Cependant, les situations arménienne et ukrainienne ne sont pas totalement similaires.  Les stratèges russes pensent que l’on pourra mater Erevan comme Budapest et Prague en 1956 et 1968, ou comme dernièrement la Tchétchénie. Le basculement de l’Arménie, alliée de Moscou, pourrait être un « déclencheur » de l’effondrement en spirale du système d’alliance militaire et économique mis en place par Poutine sur les ruines de l’ex-URSS.

Contrairement à l’ex-président ukrainien Yanoukovitch accusé de mou et d’indécis par le Kremlin, le président arménien, Serge Sarkissian, tout aussi corrompu, est un homme qui s’est endurci dans la crise militaire et politique du Haut-Karabakh où il a servi en tant que commandant les forces d’autodéfense. Il sait recourir à la force contre les opposants politiques et pour cela, il peut compter sur l’aide de Moscou. L’Arménie est frontalière avec l’Azerbaïdjan et la Turquie : pays adverses.  L’Europe et l’OTAN sont bien loin. Le conflit du Karabakh permet, devant la menace commune, de fidéliser l’armée afin de combattre les « défaitistes » qui proposeraient des transformations démocratiques aux prix d’abandons territoriaux.
La Russie possède des bases militaires en Arménie. Poutine pourrait donner l’ordre à son armée d’intervenir à partir de ces bases, comme cela avait été fait pour l’annexion de la Crimée. La présence de base militaire russe en Arménie peut transformer le conflit politique interne en simple annexion russe de toute l’Arménie.

 L’Arménie est membre du « Traité de sécurité collective » conclu avec la Russie et, si nécessaire, elle est en droit de recevoir toute l’aide et assistance des pays signataires de ce nouveau « Pacte de Varsovie » en cas d’évolution négative, selon Moscou,  de la situation sur son territoire. En clair : il s’agit de refaire le coup de Prague.

La Russie a compris tout l'intérêt qu'elle peut tirer du conflit du Nagorno-Karabakh. Elle livre des armes à l'Azerbaïdjan tout en prétendant protéger l'Arménie avec ses bases militaires en territoire arménien. Dans le cas d'un Maïdan victorieux à Erevan, elle pourra soutenir une offensive azérie au Nagorno-Karabakh afin de bloquer toute évolution du nouveau pouvoir arménien, soit utiliser le Karabakh contre Erevan comme elle utilise le Donbas contre Kiev. Les Arméniens pourraient être chassés de Russie comme l'avaient été les Géorgiens en 2008. La xénophobie actuelle à l'encontre des transcaucasiens à Moscou est de mauvais augure.
Le seul gazoduc alimentant l'Arménie arrive d'Iran et Moscou pourra utiliser son arme gazière en demandant à son allié iranien de fermer le robinet.

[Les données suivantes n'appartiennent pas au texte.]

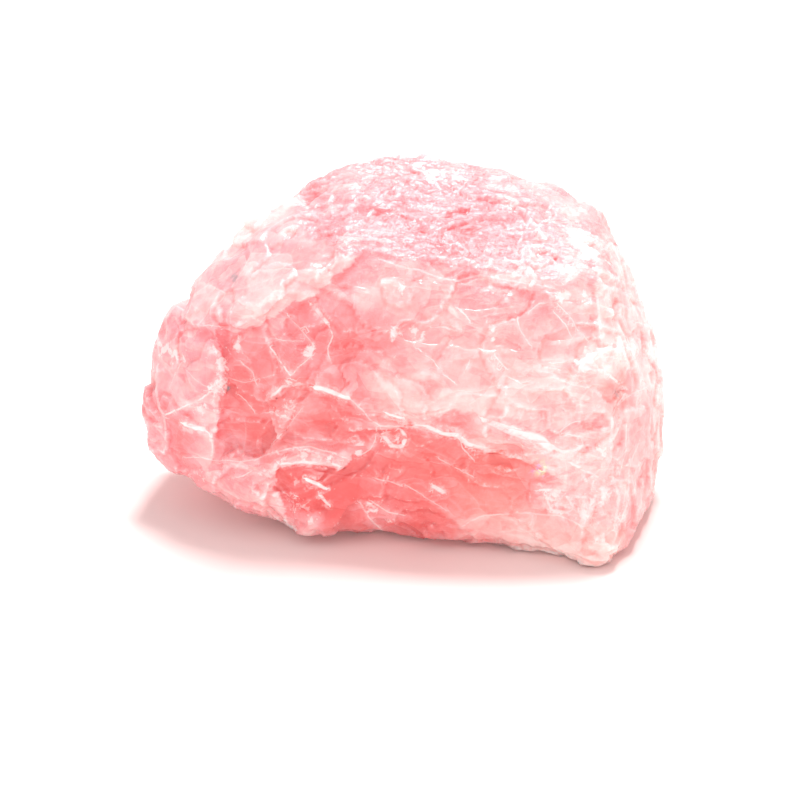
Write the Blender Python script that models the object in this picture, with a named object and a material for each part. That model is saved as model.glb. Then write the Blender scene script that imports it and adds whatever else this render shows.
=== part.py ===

Le Kremlin  argumente sa présence en Arménie pour faire face aux islamistes dans le Caucase, mais dans ses valises il y a les oligarques et le régime mafieux de Serge Sarkissian dont les Arméniens ne veulent plus, issu du coup d’État qui a assassiné en 1999 le Premier ministre Vazgen Sarkissian et le Président du Parlement, Karen Demirtchian.  La véritable question posée aujourd’hui par les manifestants de l’avenue Bagramian est la démocratisation de l’Arménie. Cette même question est posée à Moscou par les forces démocratiques dont le leader Boris Nemtsov a été assassiné à 100 mètres du Kremlin. C’est à cette question qu’il faut répondre, à Erevan et à Moscou!